The Spear Thistle is an annual or biennial plant which forms dark purple or reddish flowers above dark green spiked leaves. A plant found in pastoral land and along roads, it is easily spread by vehicles as they pass by.

== Provisions ==
=== Repealed enactments ===
Section 10(1) of the act repealed 4 enactments, listed in the schedule to the act.
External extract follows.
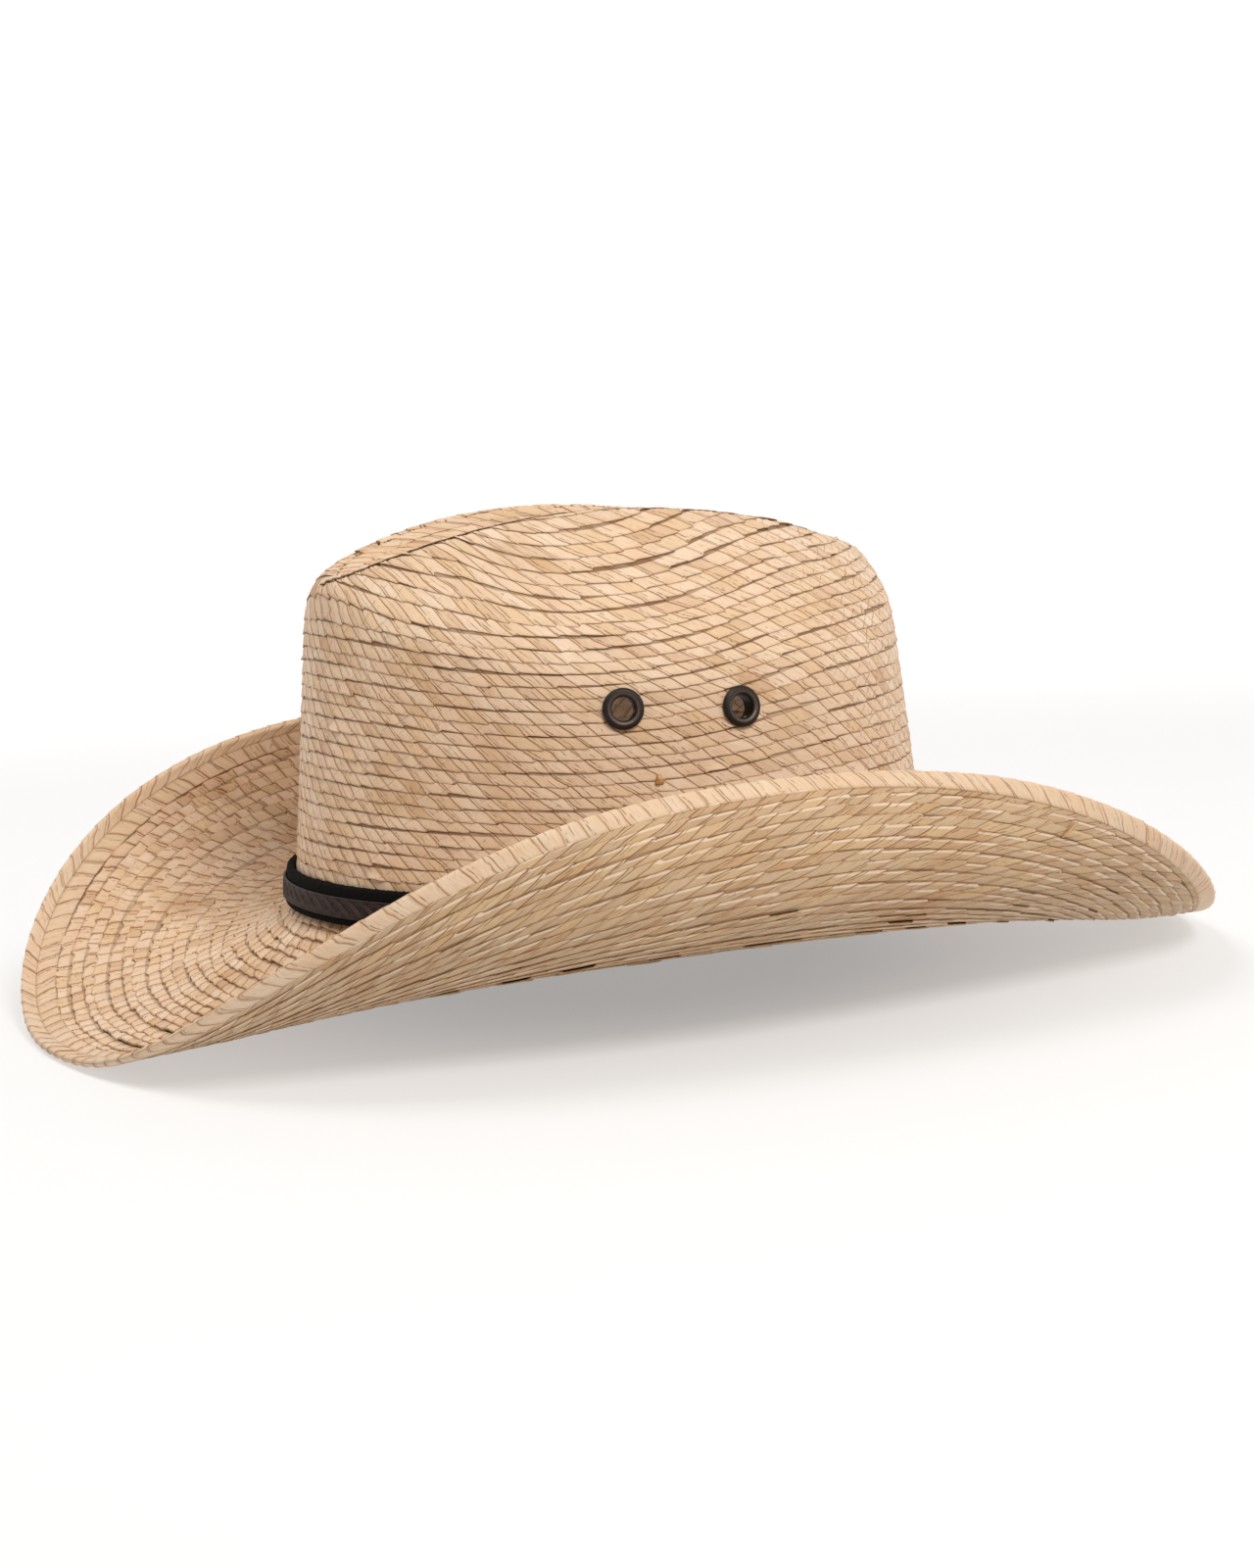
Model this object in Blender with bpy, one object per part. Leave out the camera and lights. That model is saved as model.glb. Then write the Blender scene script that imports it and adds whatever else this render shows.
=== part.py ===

| Citation | Short title | Extent of repeal |
|---|---|---|
| 11 & 12 Geo. 5. c. 48 | Corn Production Acts (Repeal) Act 1921 | The whole act. |
| 10 & 11 Geo. 6. c. 48 | Agriculture Act 1947 | In section seventy-six, subsection (2). |
| 10 & 11 Geo. 6. c. 48 | Agriculture Act 1947 | Section one hundred and two. |
| 11 & 12 Geo. 6. c. 45 | Agriculture (Scotland) Act 1948 | Section fifty-one. |
| 6 & 7 Eliz. 2. c. 71 | Agriculture Act 1958 | Section seven. |
| 6 & 7 Eliz. 2. c. 71 | Agriculture Act 1958 | In the Fourth Schedule, paragraph 12 and the reference to that paragraph in paragraph 13. |

== Subsequent developments ==
Section 10(1) of, and the schedule to, the act were repealed by section 1 of, and part XI of the schedule to, the Statute Law (Repeals) Act 1974, which came into force on 27 June 1974.

Section 1 of the Ragwort Control Act 2003 inserted section 1A (Code of practice: ragwort) into the act for England and Wales, which came into force on 20 February 2004.